Don’t really know or i’m thinking too much i feel like messed up sometimes no matter which way i choose I always feel like I come short , most important thing is that I loose confidence on myself and its really a burden when it comes to decide whether I’ve done wrong or right with someone
And then all I feel like I should not waste my time in all this rather I should study or do something else which adds some value to me but at the same time when I begin to do my own work as per my decision I thing that I’m going rude with someone
I ain’t rude come on I’m not
Then what stops me from talking to you don’t really know but hey I’m not a rude or mean guy
I really feel screwed up by all this and I feel like I’m a dodgy in friendship
Where I talk to people then something hits my mind and I begin to distance myself with people though this is true I really like to live without emotions mean no serious kind of emotions I need you please be with me i love you etc etc not a business of my life
But what i want is to keep others happy and i should really smile every time they talk with me or ask me how am I
If I really want this then why sometimes i feel like living alone ????? Why is this that all I wana do sometimes not to talk to others but live on my own sometimes
Is it normal ??? Or am I rude ????
Perhaps this is the reason I keep myself more close to things than people like chess rapping cars etc etc
Deactivated my a/c though I had a genuine reason but now I’m missing her in many real life events I’m recognizing her in others talk etc etc but I can’t return to facebook and tell her that talk to me please
And huh again all I begin to think is leave this all here and do something that adds value to me
May be she may not be missing me or whatever I don’t care but something stops me from going back their and talk to her and to stay there so here I’m living on my own again.

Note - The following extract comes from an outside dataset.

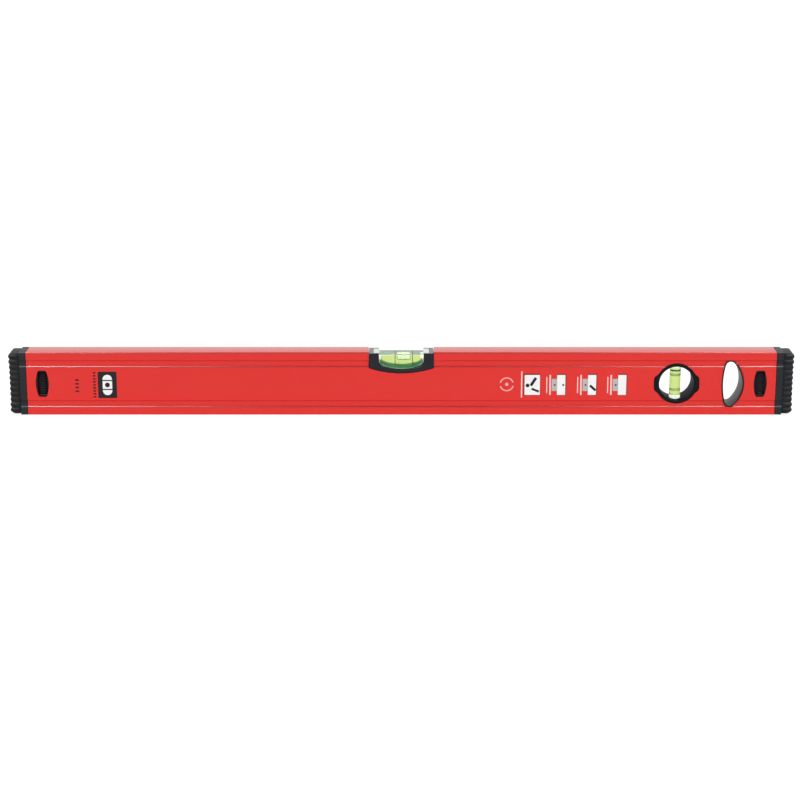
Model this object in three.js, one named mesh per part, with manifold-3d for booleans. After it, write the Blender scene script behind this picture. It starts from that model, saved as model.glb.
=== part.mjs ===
// Spirit level with a 610 mm box-section beam, in millimetres, +Z up.
// X runs along the beam, the front face looks towards -Y, and the lower measuring face lies on Z = 0.
import * as THREE from "three";
import { mergeVertices } from "three/addons/utils/BufferGeometryUtils.js";
import Module from "manifold-3d";

const wasm = await Module();
wasm.setup();

// Overall sizes
const overallLength = 610;
const beamHeight = 50;
const beamThickness = 20;
const beamWall = 1.6;
const beamEdgeRadius = 1.2;

// Clearances
const seatGap = 0.3; // between faces that rest on each other
const slideGap = 0.3; // around a piece that slides

// The shallow channels drawn along both side faces, near the top and the bottom
const channelDepth = 0.85;
const channelWidth = 5.3;
const channelSlopeRun = 0.7;
const channelFromEdge = 8.95;

// Centre vial: notch through the top of the beam, cradle and clear vial block
const notchWidth = 50.7;
const notchSideDepth = 12.5;
const notchMidDepth = 16.7;
const cradleBelowTop = 0.8;
const cradleOpeningWidth = 34.9;
const cradleFloor = 2.9;
const cradleOpeningCurve = 6.5;
const vialBlockThickness = 15.4;
const vialBlockBelowTop = 2.2;
const vialBoreRadius = 3.2;
const vialBoreRoof = 0.9;
const vialLeftWall = 5.45;
const vialRightWall = 2.25;
const vialPortRadius = 1.5;
const vialRingSpacing = 13.5;
const vialRingShift = 0.4; // of the rings' middle from the bore's middle
const vialBubbleLength = 10;
const vialBubbleRadius = 1.7;
const vialBubbleShoulder = 1.5;

// Reading rings inside both bores
const ringRadialGap = 0.1;
const ringWall = 0.3;
const ringWidth = 0.8;

// Plumb vial: round window, two-part holder and clear tube
const plumbFromBeamEnd = 77;
const plumbRadius = 16.15;
const plumbHolderWall = 2.65;
const plumbEarReach = 1.4;
const plumbEarHeight = 13.4;
const plumbTubeRadius = 4.35;
const plumbTubeSeat = 1.3;
const plumbBoreRadius = 3.3;
const plumbTubeRoof = 1.5;
const plumbSealLength = 3.7;
const plumbRingSpacing = 11.7;
const plumbRingDrop = 1;
const plumbBubbleRadius = 2.3;
const plumbBubbleLength = 5;
const plumbBubbleShoulder = 1.4;

// Hang slot near the right end, wider on its outer side
const slotFromBeamEnd = 35.3;
const slotHeight = 37.6;
const slotEndRadius = 5.2;
const slotInnerReach = 6.8;
const slotOuterReach = 10.8;
const slotLinerWall = 1;

// End caps: rigid plug, rubber bumper and two sprung latches
const capLength = 14;
const capFlangeLength = 5.5;
const capTongueLength = 22;
const capStubLength = 4.5;
const capStubWall = 3.2;
const bumperInset = 1;
const bumperCornerRadius = 2.2;
const bumperBandHeight = 6.6;
const bumperRibs = 11;
const bumperRibDepth = 0.6;
const bumperRibHeight = 2.5;
const bumperEndMargin = 2.6;
const latchFromBeamEnd = 12;
const latchWidth = 6.9;
const latchHeight = 17.3;
const latchDepth = 3.2;
const latchSink = 0.15;
const latchShoulder = 1.4;
const latchShoulderDepth = 1.5;
const latchRibs = 8;
const latchRibHeight = 0.4;
const latchRibInset = 0.6;
const latchRibWidth = 1;
const latchCornerRadius = 1.2;
const latchWeb = 1.2;
const windowWidth = 7.4;
const windowHeight = 21.2;
const windowBelly = 1.4;
const windowCornerRadius = 2;
const springRadius = 1.9;
const springWire = 0.6;
const springTurns = 3;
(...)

I really actually thought once I would never make her sad and wait for me because due to something I came to know she values me and that’s all matter to me I’m not a chaser I be with people who deserves me not wasting time for others rather spending it with the ones who really deserves me , i’m so caught in this all and I don’t know how she will respond when
Perhaps whenever I’ll return to Facebook angry neutral keep me waiting or don’t know how .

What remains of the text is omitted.